Dishman then turns to the Battle of Lake Erie, in which Commander Oliver Perry's squadron captured the British squadron, under Commander Robert Barclay. This victory set the stage for Harrison's invasion of Upper Canada. The Americans defeated the retreating British at the Battle of the Thames, killing the indigenous leader Tecumseh, a significant blow for the indigenous alliance against American expansion. Dishman's suggestion that America then controlled the Northwest is a stretch. Fort Michilimackinac (at the top of Lake Michigan), which the British had captured from the Americans at the outbreak of the war, remained in British hands. Without Michilimackinac in American control the Northwest was not entirely theirs.
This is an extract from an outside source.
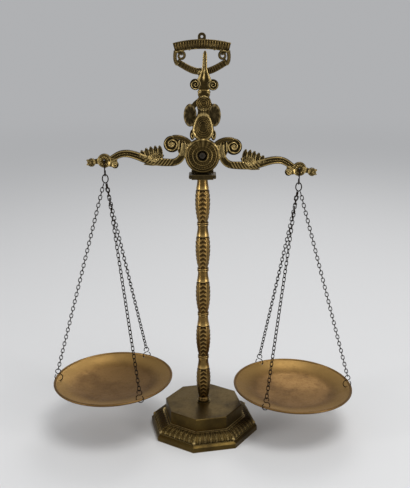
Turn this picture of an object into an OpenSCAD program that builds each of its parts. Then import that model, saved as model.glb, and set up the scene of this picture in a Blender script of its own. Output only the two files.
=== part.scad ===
// Double pan balance: an ornate cast beam on a baluster column, with two dished pans on chains.
// Millimetres, +Z up, origin at the middle of the base's underside, the front faces -Y.
// The beam rests a little down on the right, and everything that hangs from it hangs plumb.

/* [Base] */
// Width of the lower tier across its flats
base_w = 127.5; // [120:0.5:136]
// Height of the lower tier, floor to the top of its flare
skirt_h = 18; // [16:0.5:20]
// Height of the plain moulding on the floor
foot_h = 8.5; // [7:0.5:10]
// Width of the plinth across its flats
plinth_w = 91.5; // [84:0.5:98]
// Height of the plinth
plinth_h = 16.5; // [14:0.5:19]
// Wall thickness of both tiers
base_wall = 3; // [2:0.5:4]
// Turn of the octagon about the column, degrees
base_turn = -10.5; // [-22.5:0.5:22.5]

/* [Column] */
// Height of one baluster segment
seg_h = 57.7; // [52:0.1:64]
// Diameter of a segment's bulb
bulb_d = 18.4; // [17:0.2:20]
// Diameter of the double ring under a bulb
ring_d = 14; // [13.4:0.1:16]
// Diameter of the lip under a collar
lip_d = 15.2; // [13.7:0.1:16.7]
// Diameter of the neck above a collar
neck_d = 12.4; // [11.6:0.1:13.2]
// Height of a collar, ring to lip
collar_h = 12.5; // [10:0.5:15]
// Thickness of the round foot between column and plinth
foot_ring_h = 3; // [2:0.5:5]
// Diameter of the tie rod through the column
rod_d = 5; // [4:0.5:6]

/* [Capital and rear bracket] */
// Length of the crossbar on top of the column
capital_w = 32; // [28:0.5:38]
// Height of the crossbar
capital_h = 5.5; // [5:0.5:8]
// Thickness of the rear bracket and of the index frame
plate_t = 4; // [3:0.5:5]
// Height of the index frame's foot above the pivot
frame_rise = 91.5; // [88:0.5:96]
// Inside radius of the graduated arch about the pivot
arch_r = 120.5; // [118:0.5:126]
// Width of the graduated band
arch_band = 10.8; // [8:0.1:13]
// Half angle of the arch, degrees
arch_half = 14.5; // [12:0.5:17]
// Number of graduations
tick_count = 21; // [11:2:31]

/* [Beam] */
// Diameter of the medallion round the pivot
medallion_d = 40.6; // [36:0.2:44]
// Thickness of the medallion
hub_t = 7; // [6:0.5:8]
// Thickness of the arms
arm_t = 5; // [4:0.5:6]
// Distance from the pivot to the hang hole, along the beam
hang_x = 114; // [108:0.5:120]
// Distance from the pivot down to the hang hole
hang_drop = 11; // [8:0.5:14]
// Diameter of the hang rosette
rosette_d = 16.4; // [14:0.2:18]
// Thickness of the hang rosette
rosette_t = 4; // [3:0.5:5]
// Tilt of the beam at rest, right end down, degrees
beam_tilt = 2.7; // [0:0.1:4]
// Lean of the crest and needle against the beam, degrees
crest_lean = -1; // [-2:0.1:2]
// Diameter of the pivot pin
pin_d = 4; // [3:0.5:5]
// Height of the needle's tip above the pivot
needle_tip = 119; // [114:0.5:119.5]

/* [Suspension] */
// Wire diameter of hook and ring
wire_d = 1.4; // [1.2:0.1:1.6]
// Length of a hook between its wire centres
hook_len = 18; // [14:0.5:24]
// Diameter of the ring at its wire centre
ring_w = 10; // [9:0.5:12]
// Height from the hang hole down to the pan's rim
pan_drop = 279.4; // [260:0.5:300]
// Wire diameter of a chain link
link_wire = 1; // [0.8:0.05:1.1]
// Outside width of a chain link
link_w = 4.6; // [4.3:0.1:5]
// Length of one chain link inside, about
link_inner = 4.9; // [4.7:0.1:6]
// Wire diameter of a rim hook
rim_wire = 1.2; // [1:0.1:1.3]

/* [Pans] */
// Diameter of a pan over its rolled rim
pan_d = 150; // [130:1:156]
// Depth of a pan
pan_depth = 12; // [9:0.5:16]
// Thickness of the sheet
pan_t = 1; // [0.8:0.1:1.5]
// Diameter of the rolled rim
roll_d = 3; // [2.5:0.1:4]
// Distance of the three holes from the outer edge
hole_inset = 6; // [5.5:0.1:8]
// Lean of a pan, outer side down, degrees
pan_lean = 2; // [0:0.5:3]

/* [Clearances] */
// Radial clearance of the beam's bush on its pin
pin_gap = 0.08; // [0.05:0.01:0.1]
// Clearance of parts that are seated or screwed in each other
seat_gap = 0.05; // [0.02:0.01:0.1]
// Clearance of wire that hangs on wire
wire_gap = 0.15; // [0.1:0.01:0.2]
// Running gap between the beam and what stands beside it
run_gap = 0.5; // [0.4:0.1:1]
// Gap under the medallion
medallion_gap = 1.2; // [1:0.1:2]

/* [Hidden] */
$fn = 64;
wire_fn = 40;
fine_fn = 360;
LEFT = -1;
RIGHT = 1;

// Heights of the fixed stack
base_h = skirt_h + plinth_h;
column_z = base_h + foot_ring_h;
capital_z = column_z + 5 * seg_h;
bench_z = capital_z + capital_h;
pivot_z = bench_z + medallion_gap + medallion_d / 2;

// Base details
web_t = 3;
rod_hole_d = rod_d + 2 * seat_gap;
nut_h = 4;
washer_t = 1;
washer_d = 2.8 * rod_d;
rod_end = 1.5;
flare_steps = 10;
foot_edge = 2.5;

// Column details
bore_d = rod_d + 0.4;
bead_d = 2.6;
bead_pitch = 2.4;
bulb_foot_d = 11.8;
bulb_peak = 0.6;
spigot_h = 1.5;
spigot_d = bore_d + 2.4;

// Capital and bracket details
capital_depth = 20;
scroll_end_d = 6.6;
bracket_y = hub_t / 2 + run_gap;
flange_h = 3;
flange_w = 26;
flange_d = 6;
screw_d = 2.5;
screw_head_d = 4.4;
screw_head_h = 1.4;
backplate_d = 32;
post_foot_w = 13;
stem_w = 8;
ear_c = [14, 46];
ear_w = 15;
ear_h = 26;
foot_plate_h = 15;
foot_plate_t = 2.5;
tick_w = 0.8;
tick_depth = 0.5;
eye_d = 9.2;
eye_hole_d = 3;
tang_d = 2.4;
tang_h = 5;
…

In the fall of 1814, the Americans' push down the St. Lawrence towards Montreal derailed when the British defeated a superior American force at the Battle of Chrysler's Farm; another part of the invading force was beaten at the Battle of Châteauguay. The third invasion of the Niagara Peninsula saw a significantly more professional American army defeat the British at Chippawa and Lundy's Lane. Unfortunately, hesitant leadership and the American squadron's absence on Lake Ontario forced their withdrawal into Fort Erie. Here too, the Americans proved formidable, inflicting hundreds of casualties on the British before abandoning the ruined fort and returning to Buffalo.
The British attack on Plattsburgh, New York, in which Governor-in-Chief of British North America, Sir George Prevost, employed ten thousand troops sent from Europe after Napoleon's defeat. A planned coordinated effort between the British army and the naval squadron on Lake Champlain never materialized. The British squadron was pounded into surrender and the army withdrawn by Prevost without ever attacking the American fortifications. This resounding victory for the Americans caused Prevost's recall and set up his intended court martial. The war ended with the Treaty of Ghent, which saw only the final cause of the war secured by America, as the British promised to no longer assist the indigenous tribes' resistance to American expansion.
Dishman sides with historian Tanya J. Grodzinski[2] in a positive evaluation of Prevost's wartime leadership (241). Sir James Yeo is rightly criticized for holding men and material back from his subordinates on other lakes (239, 242). Among American officers Dishman praises the junior ones who rose to command in 1814—Jacob Brown, Winfield Scott, and John Wool (218). Unfortunately, he mostly glosses over the naval side of the war, highlighting the engagement on Lake Ontario (Sept. 1813) when the two squadrons briefly exchanged broadsides. The Battles of Lake Erie and Plattsburgh are scrutinized and the 1814 ship building contest is touched on. More could be written about these and other engagements, as well as ship construction.
Writing about the War of 1812 requires careful attention to logistics. Britain shipped material over three thousand miles to North America and then up to eight hundred miles into Upper Canada. American industry was much closer to the theater of conflict. Both sides faced poor road systems unusable for part of the year. The St. Lawrence River was the main route into Upper Canada from Montreal, a route, Dishman notes, that the Americans never secured. Whoever controlled the lakes could move and supply troops freely along the their shores and interrupt the enemy's efforts to reinforce and supply their own men.
This much Dishman repeatedly touches on. But there is more to the story of logistics in the War of 1812: for instance, the commissariats on each side and the process of moving men and material into the theater. Dishman mentions that citizens helped transport material, but there is more to their story, including their occasional resistance to the task. The author states that all material and men had to go Halifax (11), but much went directly to Quebec in fair weather. Also missing is the story of the Admiralty sending out four uncompleted ships for the lakes and one sent to Kingston.
The author states that Lake Erie lacked lee shore harbors (14). But the American bases at Presque Isle and in the islands off Sandusky provided protected anchorages. Along the north shore, Point Pelee, Long Point, and Turkey Point provided lee shore protection. When describing the Battle of Lake Erie, Dishman has the American seamen seeing the British leave Amherstburg (164), an impossibility since Amherstburg was thirty-tw0 nautical miles from the Americans at Put-in-Bay.
Dishman mentions the inept Provincial Marine and the request that the British Navy assume control on the lakes. But he calls the Provincial Marine a "revitalized" potent force in fall 1812 (116). In fact, Isaac Chauncey chased the undermanned Provincial Marine into Kingston, where it remained until the British navy appeared.
There are also occasional overstatements: for instance, when Dishman describes Barclay "cannibaliz[ing] the Queen Charlotte by stripping her sails, cables, and anchors for use on the Detroit" (157). But only spare items were taken, otherwise the Queen Charlotte could not have taken part in the battle.
The archival and secondary sources Dishman uses represent the essential historiography for the war in the northwest, the Niagara Peninsula, and New York State. Anyone starting to explore this history would do well to peruse these sources. Christopher Dishman has written a solid introduction to the land engagements that took place around the Great Lakes during the War of 1812. But a thorough, critical analysis of logistics in that war remains to be written.